All of which takes a half hour or so to completely take in the experience. Absolutely worth it, no question. (Some people augment the experience by sitting down on the steps and watching the world go by, which is a worthy approach…and rife with photographic opportunities.)
|Doin' the Beatles walk across Abbey Road|
The better goals, at least for my approach to life, are the more complex and immersive. I will build trips around a series of "coup counts" as necessary, so that I really can get that moment in front of Mr. Lincoln while still immersing myself in the overall Washington culture. One monument might be good for a small period of time, but add in the Vietnam Wall, the Jefferson Monument, the Capitol Building, the Smithsonian, Union Station, etc, etc, etc and you get the picture, figuratively (and literally) speaking. The Lincoln Memorial is one aspect of an overall "Washington" adventure. This is why, on my Life List, you see fewer "counting coup" sorts of things -- "See the Lincoln Memorial" -- and more of an overall approach ("Visit Washington, DC for a week").
There are, if you've bothered to take a look, a couple of specific "counting" adventures, largely because they are part of the NOW checklist. Phil's philosophy involves several different approaches to self-fulfilling adventures, some of them don't involve travel at all -- they're more personal challenges and accomplishments rather than sights and sounds. (#8 on my NOW list is "walk the Havasupai glass-bottomed horseshoe over the Grand Canyon". At first this seems like a coup-ish short term event, and it is. But it's also a challenge to my at-times insurmountable acrophobia. The purpose of this particular item is to Face My Fear -- one of the seven elements of the NOW philosophy.)
|Swimming with Dolphins in Mexico|
This year I've managed to knock three adventures off my "To Do" list, and all three occurred on the same one trip. Visually and spiritually I've always wanted to see the sunrise over Mount Haleakala. Ecologically, my wife and I are very much into seeing native species in their environment and have swum with dolphins, chased Orca in the Puget Sound, encountered polar bears on the Canadian tundra, seen wild bald eagles in Alaska, held turtles in the Cayman Islands, and alligators in the Everglades -- and now scuba dived with Manta Rays as part of the same trip as Mount Haleakala.
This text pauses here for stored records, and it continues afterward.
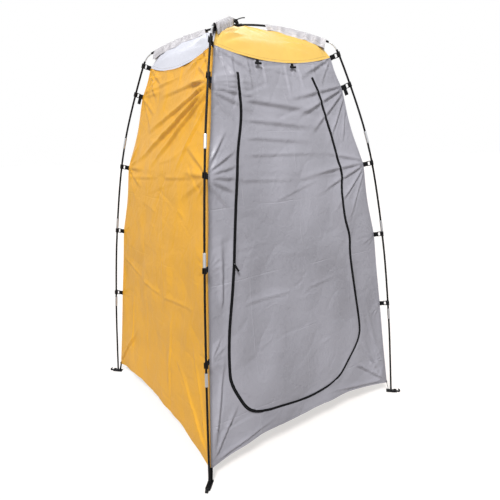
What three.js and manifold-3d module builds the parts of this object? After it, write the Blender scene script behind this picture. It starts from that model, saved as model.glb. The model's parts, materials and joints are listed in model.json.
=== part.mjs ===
// A square, tapering privacy shower tent: two crossing arches of jointed fibreglass rods stand on four feet, and
// a cloth cabin hangs inside them on short webbing straps. Millimetres, +Z up, the origin on the ground under
// the crown. The door wall faces -Y.

import * as THREE from "three";
import { mergeVertices } from "three/addons/utils/BufferGeometryUtils.js";
import Module from "manifold-3d";

const wasm = await Module();
wasm.setup();

// ---- driving dimensions ----------------------------------------------------------------------------------

// One half arch in its own upright plane, as [distance from the middle, height], from the foot to the shoulder
// and on over the roof. CROWN_RUN carries it level into the middle, as [distance, drop below the crown].
const HALF_ARCH = [
  [807, 8],
  [771, 457],
  [713, 924],
  [624, 1357],
  [490, 1722],
  [474, 1755],
  [454, 1779],
  [407, 1803],
  [250, 1855],
];
const CROWN_RUN = [
  [125, 9],
  [62, 2.2],
  [30, 0.1],
  [0, 0],
];
const LOWER_CROWN = 1890;
const UPPER_CROWN = 1903.5;

const ROD_RADIUS = 4.75;
const FERRULE_RADIUS = 6.2;
const FERRULE_LENGTH = 56;
const FERRULE_HEIGHTS = [457, 924, 1357];
const SOCKET_RADIUS = 5.2;
const LEG_TOP_HEIGHT = 1755;
const ROOF_ROD_START = 437;
const ELBOW_RADIUS = 3;
const ELBOW_GRIP = 22;
const PIN_SOCKET_RADIUS = 3.5;
const ROD_SIDES = 10;
const GAP = 0.4;

const STRAP_HEIGHTS = [515, 885, 1237, 1600, 1738];
const LOOP_STRAP = 3;
const STRAP_REACH = 42;
const HEM_HEIGHT = 55;
const HEM_REACH = 22;
const HEM_ARCH = 55;
const CLOTH = 1.2;
const TOP_EDGE_SAG = 44;

const DOOR_MIDDLE = -32;
const DOOR_TOP = 1625;
const DOOR_BOTTOM = 205;
const DOOR_HALF_TOP = 195;
const DOOR_HALF_LOW = 392;
const DOOR_BOW = 10;
const DOOR_CORNER = 200;
const DOOR_FOLDS = [1280, 950, 655, 410];
const ZIP_WIDTH = 7;

const SLIDER_HEIGHT = 880;
const SLIDER_SIZE = [7, 3.6, 16];
const PULL_SIZE = [6, 1.6, 36];
const PULL_PIVOT = -6.4;
const TOGGLE_PLACES = [-118, 67];
const TOGGLE_LENGTH = 30;

const SLEEVE_ENDS = [402, 156];
const RIDGE_DROP = 18.5;
const SHOULDER_DROP = 34;

const CORNERS = { front_left: 225, front_right: 315, back_right: 45, back_left: 135 };
const WALLS = { front: 0, right: 90, back: 180, left: 270 };

// ---- materials -------------------------------------------------------------------------------------------

function finish(color, roughness, metalness = 0) {
  return () => new THREE.MeshStandardMaterial({ color, roughness, metalness });
}

const blackRod = finish(0x1a1a1c, 0.4);
const steel = finish(0xc2c4c8, 0.3, 1);
const webbing = finish(0x17171a, 0.85);
const plastic = finish(0x1c1c1f, 0.5);
const yellowCloth = finish(0xf0b450, 0.8);
const greyCloth = finish(0xb4b2be, 0.75);
const paleCloth = finish(0xe6e6ee, 0.8);
const sleeveCloth = finish(0xcfcad0, 0.8);

// ---- tools -----------------------------------------------------------------------------------------------

function solid(geometry) {
  const bare = geometry.clone();
  bare.deleteAttribute("normal");
  bare.deleteAttribute("uv");
  const merged = mergeVertices(bare);
  const mesh = new wasm.Mesh({
    numProp: 3,
    vertProperties: Float32Array.from(merged.attributes.position.array),
    triVerts: Uint32Array.from(merged.index.array),
  });
  return new wasm.Manifold(mesh);
}

function join(...solids) {
  return solids.reduce((all, next) => all.add(next));
}

function piece(name, shape, material) {
  const found = shape.getMesh();
  const geometry = new THREE.BufferGeometry();
  geometry.setAttribute("position", new THREE.BufferAttribute(found.vertProperties, 3));
  geometry.setIndex(new THREE.BufferAttribute(found.triVerts, 1));
  geometry.computeVertexNormals();
  const mesh = new THREE.Mesh(geometry, material());
  mesh.name = name;
  return mesh;
}

// A closed outline with the given number of equal sides.
function ring(radius, sides = ROD_SIDES) {
  const corners = [];
  for (let i = 0; i < sides; i += 1) {
    const angle = (2 * Math.PI * i) / sides;
    corners.push(new THREE.Vector2(radius * Math.cos(angle), radius * Math.sin(angle)));
  }
  return new THREE.Shape(corners);
}

function box(width, depth, height, x, y, z) {
  return solid(new THREE.BoxGeometry(width, depth, height).translate(x, y, z));
}

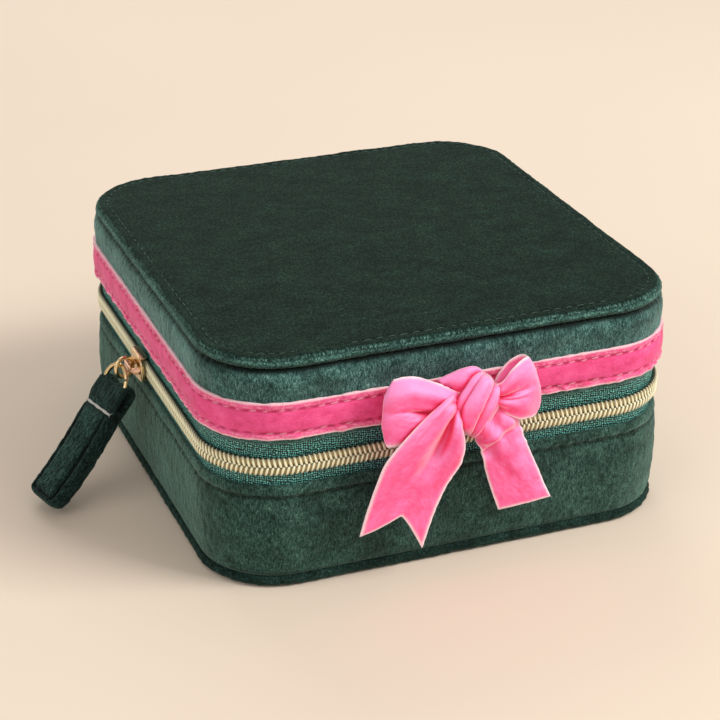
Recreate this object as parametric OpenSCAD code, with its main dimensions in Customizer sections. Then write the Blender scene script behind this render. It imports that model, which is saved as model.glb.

All of which is simply my way of convincing you that you need to put together your own list of things you intend to do. Star with eight and move upward as necessary (I'm right around 13). Figure out who you want to involve in your plans. You'd be surprised how many of your friends would want to help, and possibly themselves start their own programs. If your list involves eating at a Michelin three-starred restaurant (number 4 on my list), find yourself a foodie buddy with sufficient monetary pockets and figure it out. (No, I'm not suggesting they pay your way. It's your challenge, not theirs, but you can certainly go dutch.)
1. Take a hot-air balloon ride over Sedona or Napa Valley.
2. Go on a true African safari
3. Swim in the Indian Ocean
4. Eat at a three-Michelin rosette restaurant
5. Stay at every major hotel/casino property on the Las Vegas Strip (Still to go: Bellagio; Excalibur; Flamingo; Cosmopolitan; Aria; Imperial Palace)
6. Drink a glass of wine in every major wine region in the world (So far: Napa, Sonoma, Bordeaux, Loire, Tuscany, Veneto)
8. Walk the 4000 foot glass-bottomed horseshoe at the Hualapai reservation in Arizona.
9. Visit Stonehenge at dusk.
10. Cruise the Amazon
11. Spend the night in an Ice Hotel
12. Attend a performance in the Sydney Opera House
13. Drive the Great Ocean Rd.
The fun part of this sort of thing is the involvement of others. Gather up your friends, your family, and any other "enabler" you can find and share your list and your plan with them. Solicit their help, their support. It's not a solitary endeavor -- well, not always.
Walking the glass horseshoe 4000 feet over the Grand Canyon is gonna be all me, regardless of who I have in tow.